§ **INFORMATION SUPPLIED**:
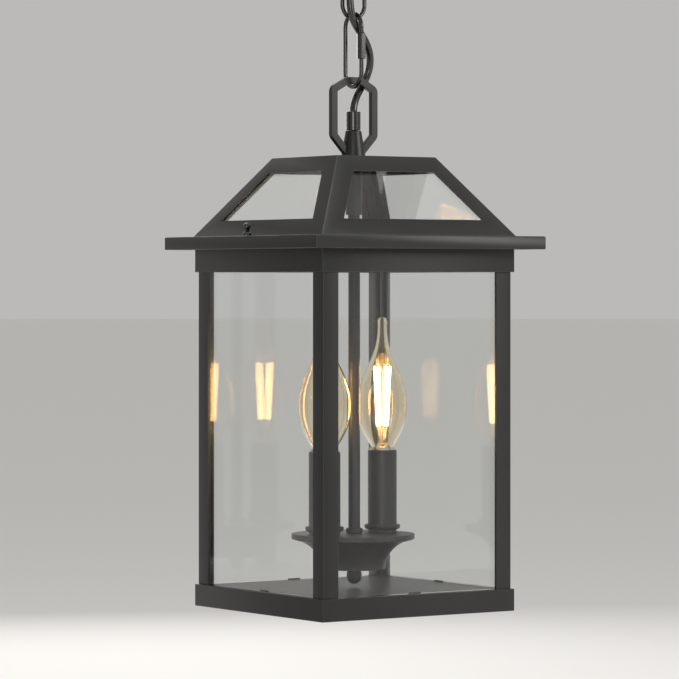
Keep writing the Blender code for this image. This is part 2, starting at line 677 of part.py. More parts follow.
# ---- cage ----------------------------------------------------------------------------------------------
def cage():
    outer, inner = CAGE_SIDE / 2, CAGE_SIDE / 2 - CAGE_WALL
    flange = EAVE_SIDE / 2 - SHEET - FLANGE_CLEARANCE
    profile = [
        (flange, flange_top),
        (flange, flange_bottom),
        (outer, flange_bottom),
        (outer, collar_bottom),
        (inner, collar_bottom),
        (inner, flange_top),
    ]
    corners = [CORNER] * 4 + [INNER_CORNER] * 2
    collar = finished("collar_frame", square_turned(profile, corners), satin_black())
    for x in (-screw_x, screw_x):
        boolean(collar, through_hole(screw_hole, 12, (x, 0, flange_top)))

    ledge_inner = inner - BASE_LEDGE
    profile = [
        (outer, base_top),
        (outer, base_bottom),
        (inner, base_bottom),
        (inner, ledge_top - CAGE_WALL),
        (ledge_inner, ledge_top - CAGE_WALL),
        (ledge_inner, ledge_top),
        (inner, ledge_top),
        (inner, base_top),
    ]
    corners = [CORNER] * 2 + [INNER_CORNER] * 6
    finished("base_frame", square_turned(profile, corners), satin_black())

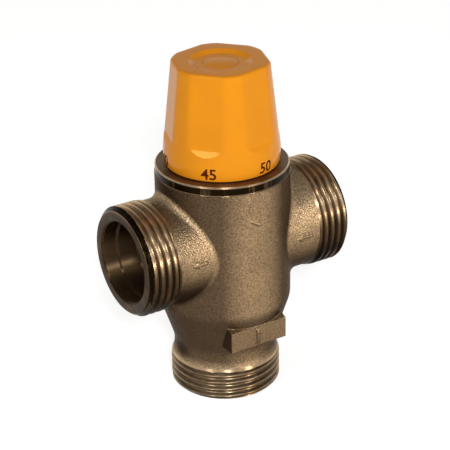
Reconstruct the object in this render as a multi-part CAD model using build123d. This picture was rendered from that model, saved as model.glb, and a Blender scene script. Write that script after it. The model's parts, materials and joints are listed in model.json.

§ **STATED TASK**: From the first line to the last, please quote the material above exactly.

§ **THE REPLY**:
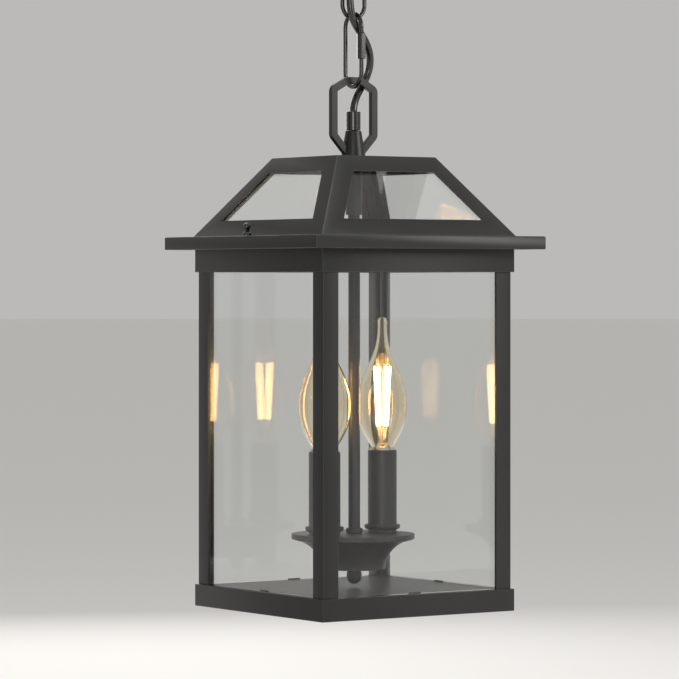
Keep writing the Blender code for this image. This is part 2, starting at line 677 of part.py. More parts follow.
# ---- cage ----------------------------------------------------------------------------------------------
def cage():
    outer, inner = CAGE_SIDE / 2, CAGE_SIDE / 2 - CAGE_WALL
    flange = EAVE_SIDE / 2 - SHEET - FLANGE_CLEARANCE
    profile = [
        (flange, flange_top),
        (flange, flange_bottom),
        (outer, flange_bottom),
        (outer, collar_bottom),
        (inner, collar_bottom),
        (inner, flange_top),
    ]
    corners = [CORNER] * 4 + [INNER_CORNER] * 2
    collar = finished("collar_frame", square_turned(profile, corners), satin_black())
    for x in (-screw_x, screw_x):
        boolean(collar, through_hole(screw_hole, 12, (x, 0, flange_top)))

    ledge_inner = inner - BASE_LEDGE
    profile = [
        (outer, base_top),
        (outer, base_bottom),
        (inner, base_bottom),
        (inner, ledge_top - CAGE_WALL),
        (ledge_inner, ledge_top - CAGE_WALL),
        (ledge_inner, ledge_top),
        (inner, ledge_top),
        (inner, base_top),
    ]
    corners = [CORNER] * 2 + [INNER_CORNER] * 6
    finished("base_frame", square_turned(profile, corners), satin_black())

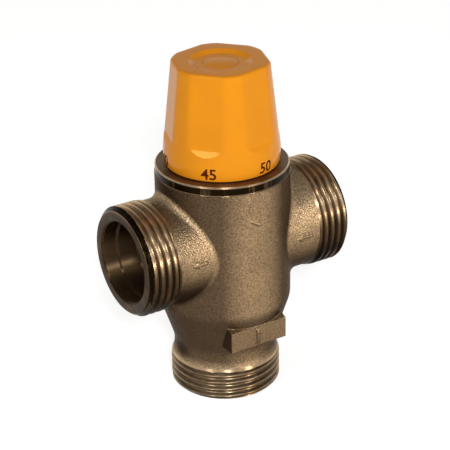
Reconstruct the object in this render as a multi-part CAD model using build123d. This picture was rendered from that model, saved as model.glb, and a Blender scene script. Write that script after it. The model's parts, materials and joints are listed in model.json.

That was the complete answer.